## WORK TO BE COMPLETED
Look in the material below for the line with "Model this object" and the line with "boot, standing empty.", then set down exactly those two lines and all lines between, nothing more.

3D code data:
----
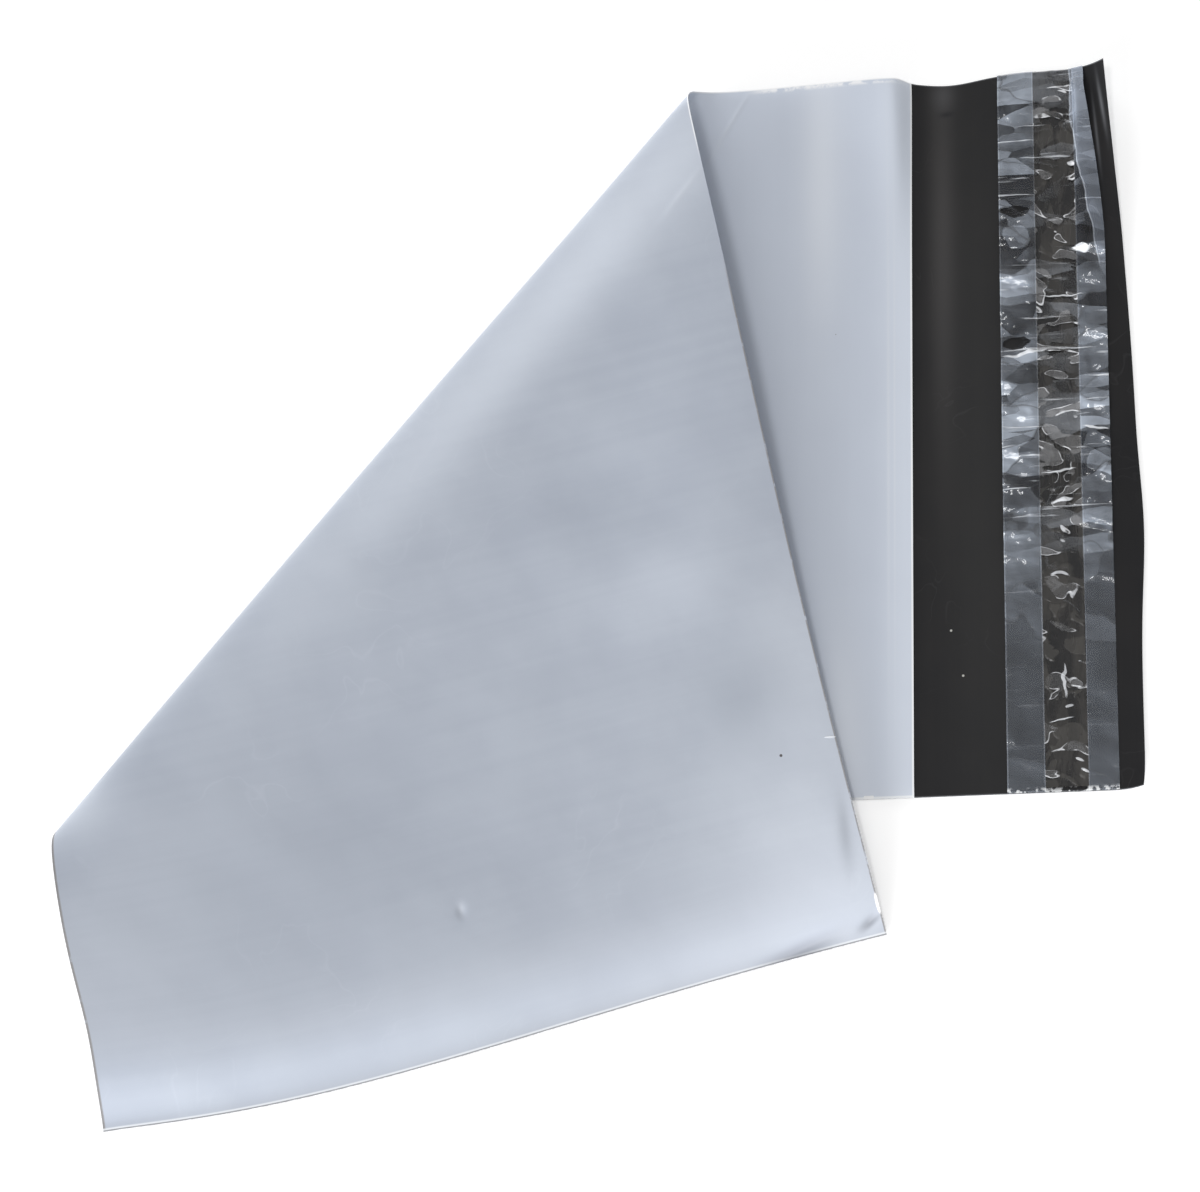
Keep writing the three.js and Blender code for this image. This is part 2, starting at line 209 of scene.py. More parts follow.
LOWER_TABLE = length_table(lower_branch)
UPPER_TABLE = length_table(upper_branch)
NOSE_LENGTH = (LOWER_TABLE[2] - UPPER_TABLE[2]) / 2
NOSE_PLACE = -(LOWER_TABLE[2] + UPPER_TABLE[2]) / 2


def bottom_drop(from_edge):
    """Share of full height near the closed bottom edge: one minus a stretched exponential."""
    return 1 - np.exp(-((np.clip(from_edge, 0, None) / BOTTOM_DROP_LENGTH) ** BOTTOM_DROP_POWER))


def slack_at(x, y):
    """Gap between the panels: none at the bottom and side welds, full in the middle."""
    from_side = np.minimum(y, BAG_WIDTH - y)
    side = 1 - np.exp(-from_side / SIDE_WELD_WIDTH)
    return PANEL_SLACK * side * bottom_drop(x + POUCH_LENGTH)


def table_lift(x, y):
    """Lift along the far side edge: a bell curve in y times a decay back from the mouth."""
    from_far_edge = (BAG_WIDTH - y) / FAR_EDGE_REACH
    before_mouth = 0.5 - 0.5 * np.tanh((x + FAR_EDGE_END) / FAR_EDGE_END)
    fade = np.exp(np.clip(x, None, 0) / FAR_EDGE_FADE)
    return FAR_EDGE_LIFT * np.exp(-from_far_edge ** 2) * before_mouth * fade


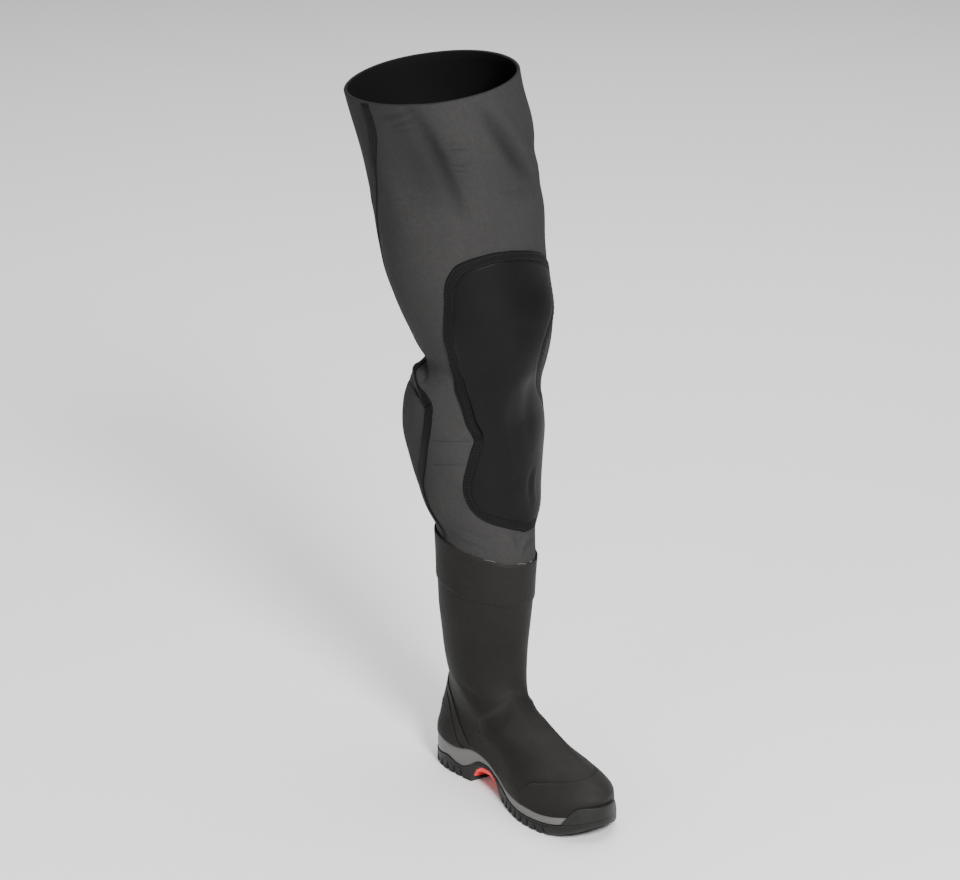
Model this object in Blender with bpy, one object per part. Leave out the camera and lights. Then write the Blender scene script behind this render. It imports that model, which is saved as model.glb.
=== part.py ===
"""One left leg of a neoprene chest wader with its rubber boot, standing empty.

Metres, +X to the toe, +Y to the outer side of a left foot, +Z up. The floor is
z = 0 and the origin lies on it, under the middle of the boot's shaft.
"""
import bpy
import numpy as np

# Main sizes
SOLE_LENGTH = 0.318
BALL_WIDTH = 0.114
BOOT_HEIGHT = 0.300
LEG_HEIGHT = 0.860
THIGH_WIDTH = 0.200
SOLE_HEIGHT = 0.039
RIM_SLOPE = 0.034

# Thicknesses and clearances
GAP = 0.0003
SOFT_GAP = 0.0005
UPPER_WALL = 0.003
LEG_WALL = 0.004
CUFF_WALL = 0.0014
COLLAR_STEP = 0.0135
PAD_THICKNESS = 0.0024
BINDING_THICKNESS = 0.0016
BINDING_WIDTH = 0.012
TAPE_THICKNESS = 0.0010
TAPE_WIDTH = 0.0125
OVERLAY_THICKNESS = 0.0010
INSOLE_THICKNESS = 0.004
INSOLE_BEVEL = 0.0012
FOOTBED_DEPTH = 0.003
FOOTBED_RIM = 0.0070
INSERT_THICKNESS = 0.0065
INSERT_INSET = 0.0015
SOLE_BEVEL = 0.0015
BAND_BEVEL = 0.0008
BAND_INSET = 0.0010
BUMPER_WALL = 0.0026
BUMPER_DRAFT = 0.0010
COLLAR_EASE = 0.0010
CUT_DEPTH = 0.002
CUT_REACH = 0.006

# Lugs: a lug lies at each of the two resting spots
LUG_PITCH = 0.013
GROOVE_WIDTH = 0.004
GROOVE_DEPTH = 0.004
HEEL_GROOVES = 5
FOREFOOT_GROOVES = 8

HEEL_BACK = 0.198 * SOLE_LENGTH
FOREFOOT_REST = 0.693 * SOLE_LENGTH - HEEL_BACK
TOE_IN = 0.053 * BALL_WIDTH
LEG_RISE = LEG_HEIGHT - BOOT_HEIGHT
WRAP_RADIUS = 0.43 * THIGH_WIDTH

# Sole plan. Columns: share of the length from the heel, medial and lateral
# fullness as shares of the ball width
SOLE_PLAN = np.array([
    (0.00, 0.600, 0.600),
    (0.04, 0.612, 0.612),
    (0.12, 0.548, 0.562),
    (0.25, 0.419, 0.462),
    (0.38, 0.324, 0.433),
    (0.50, 0.336, 0.465),
    (0.62, 0.441, 0.542),
    (0.70, 0.508, 0.586),
    (0.80, 0.559, 0.616),
    (0.90, 0.587, 0.630),
    (1.00, 0.570, 0.575)])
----
## RESULT
Model this object in Blender with bpy, one object per part. Leave out the camera and lights. Then write the Blender scene script behind this render. It imports that model, which is saved as model.glb.
=== part.py ===
"""One left leg of a neoprene chest wader with its rubber boot, standing empty.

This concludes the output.